During the next part of our time together, we take turns teaching and observing on alternate days.  This requires us to plan everything together, thinking about pacing, variety of methods used for teaching, and meaningful formative assessment.  The most growth happens during this time because we are working together to improve “our” student’s learning.  We are in the same boat, paddling the same way, and our relationship has moved to the point of open sharing, brainstorming and the willingness to fail forward together!

The last couple of days, I "coach out".  Slowly, the teacher takes back over, as I observe and take notes for the teacher about what is happening during lessons.  Conversations continue as the teacher gets final questions answered, tweaks instruction, and celebrates!  Once we have this experience, future collaboration is a natural follow-up to discuss planning, assessment, students and management.  Since coaching is not evaluative, the teacher and I have a true team approach. 
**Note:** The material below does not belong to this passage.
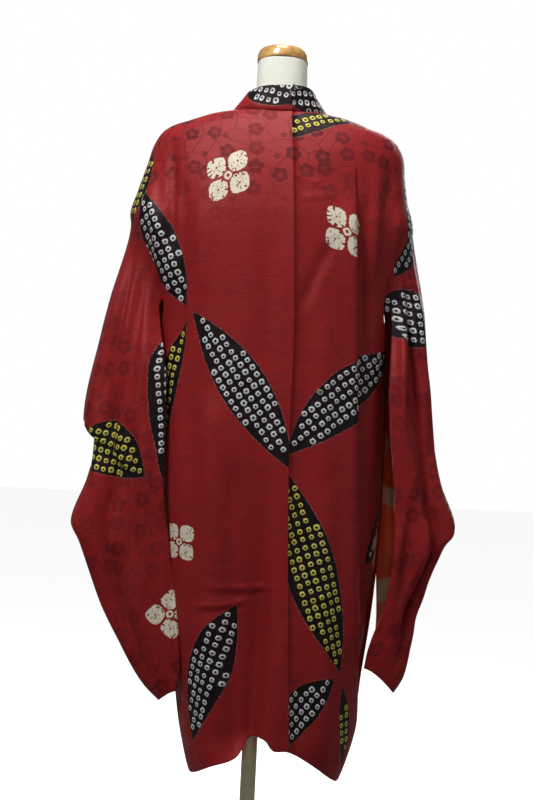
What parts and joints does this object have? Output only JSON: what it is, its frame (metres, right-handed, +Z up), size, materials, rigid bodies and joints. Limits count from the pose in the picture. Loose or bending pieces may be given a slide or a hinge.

Coaching is helpful for all teachers.  New teachers are supported as they become consistent in excellent practice, while veteran teachers who are already effective have the chance to reflect on how to become highly effective.  It is a gift to have the time and opportunity to focus on how to turn good into better, and better into best.  As trends bubble up within a grade level or team of teachers, coaches can also lead meaningful, valuable collaboration to support multiple teachers in training.


When teachers feel supported in their goals to increase capacity, to engage learners, and to provide differentiated, meaningful instruction, they want to stay in the classroom. Coaches help great teachers to stay in the profession.